# MS-Excel 2007 takes too long to open a file



## morland (Sep 12, 2007)

I'm using XP pro and Excel-2007. Recently switched to Office 2007 (from Office 2003) and have the following problem when opening any Excel file:

When I try to open an Excel file, MS-Excel starts right away but it takes while (MUCH LONGER as compared with Excel-2003) before the file opens/gets displayed. BTW, I do not have any add-ins enabled.

Can anyone please help me solve this problem?


----------



## morland (Sep 12, 2007)

Problem Solved (I think)

I downloaded to install SP2 for Office2007 but decided to search one last time before installing the SP2.

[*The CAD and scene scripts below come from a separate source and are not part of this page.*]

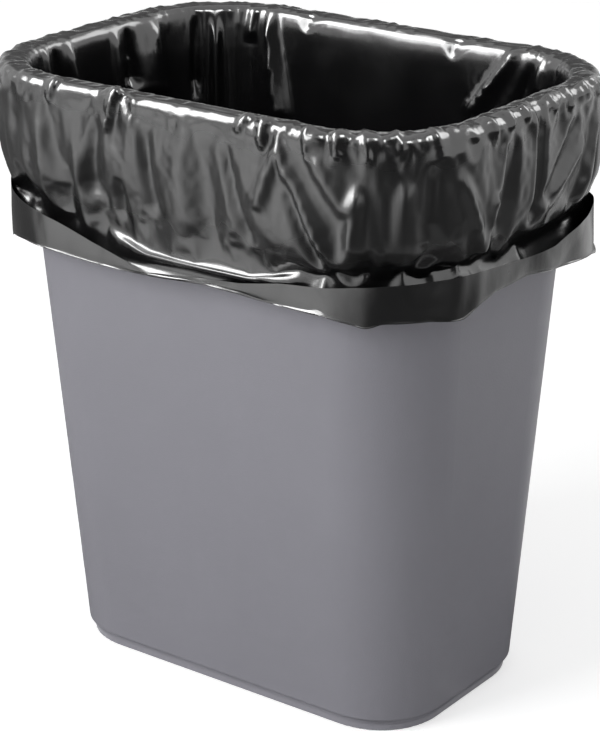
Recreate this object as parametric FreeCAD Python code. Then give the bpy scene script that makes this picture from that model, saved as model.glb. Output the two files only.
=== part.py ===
# Deskside waste basket with a film liner hung in it and cuffed over its rim.
# Millimetres. Origin on the floor under the middle of the basket, +Z up.
# +X runs along the long sides, and -Y is the front.

import FreeCAD, Part
import math
import os

# Basket, moulded in one piece
HEIGHT = 400.0
RIM_LENGTH = 350.0
RIM_WIDTH = 255.0
RIM_CORNER = 76.0
RIM_OVERHANG = 12.0
RIM_DEPTH = 17.0
RIM_ROUND = 6.0
RIM_THICKNESS = 2.4
BASE_LENGTH = 278.0
BASE_WIDTH = 162.0
BASE_CORNER = 47.0
WALL = 2.4
FLOOR_THICKNESS = 3.0
FLOOR_ROUND = 4.0
FOOT_HEIGHT = 9.0
FOOT_INSET = 3.0
FOOT_RING = 9.0
FOOT_RECESS = 2.0
EDGE_ROUND = 1.0

# Liner, one bag of film
FILM = 0.5
RIM_CLEARANCE = 0.9
WALL_CLEARANCE = 2.5
BAG_FLOOR_GAP = 0.3
BAG_FLOOR_INSET = 12.0
INSIDE_ROWS = 7
PLAIN_COLUMNS = 64
CLOSEST_COLUMNS = 6.0

# Each row down the cuff: drop from the rim's top, how far out from the rim's side on a side and
# in a corner, share of a fold's depth.
CUFF_ROWS = (
    (16.0, 1.4, 1.0, 0.4),
    (34.0, 3.2, 1.2, 0.9),
    (50.0, 2.2, -0.3, 1.0),
    (62.0, -0.2, -2.6, 0.5),
    (76.0, -5.0, -7.6, 0.1),
)
TUCK_RISE = 9.0
TUCK_DEPTH = 3.4
HEM_FOLD = 1.2
CORNER_GATHER = 1.3

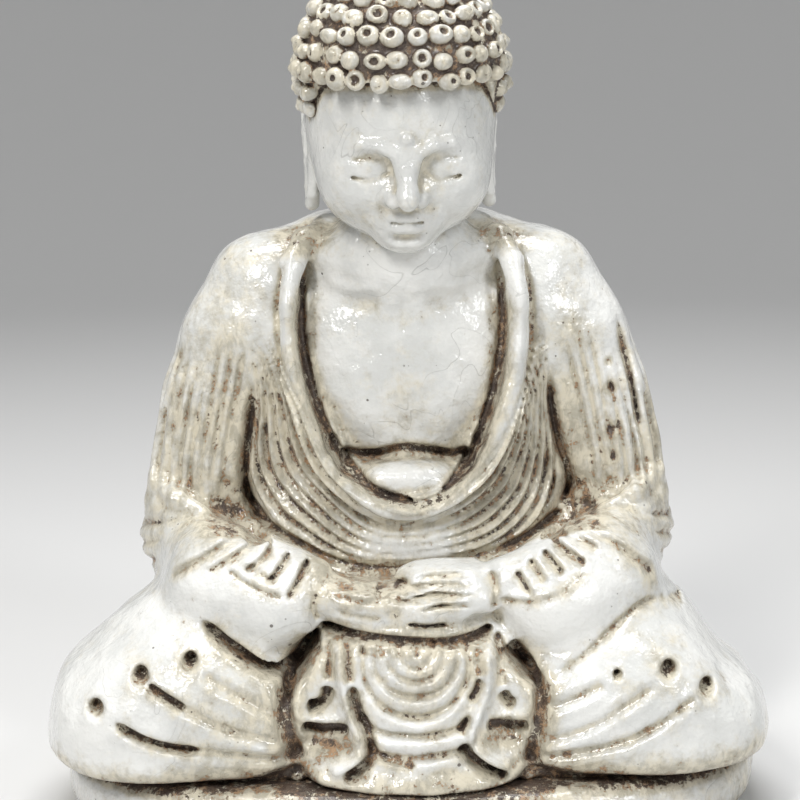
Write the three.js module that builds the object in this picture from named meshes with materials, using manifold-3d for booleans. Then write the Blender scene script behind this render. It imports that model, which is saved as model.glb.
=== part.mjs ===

Luckily I came across a solution (shared below for benefit of all members) and the solution basically boiled down to deleting PERSONAL.XLS. Please see details below:

Background: The new XLSTART folder for Office 2007 is C:\Program Files\Microsoft Office\Office12\XLSTART But, if you upgraded from a previous version, there may still be a personal macro workbook called “PERSONAL.XLS” located in the old location: C:\Documents and Settings\%username%\Application Data\Microsoft\Excel\XLSTART

Fix: To correct the delayed file opening problem, just delete the old PERSONAL.XLS file


----------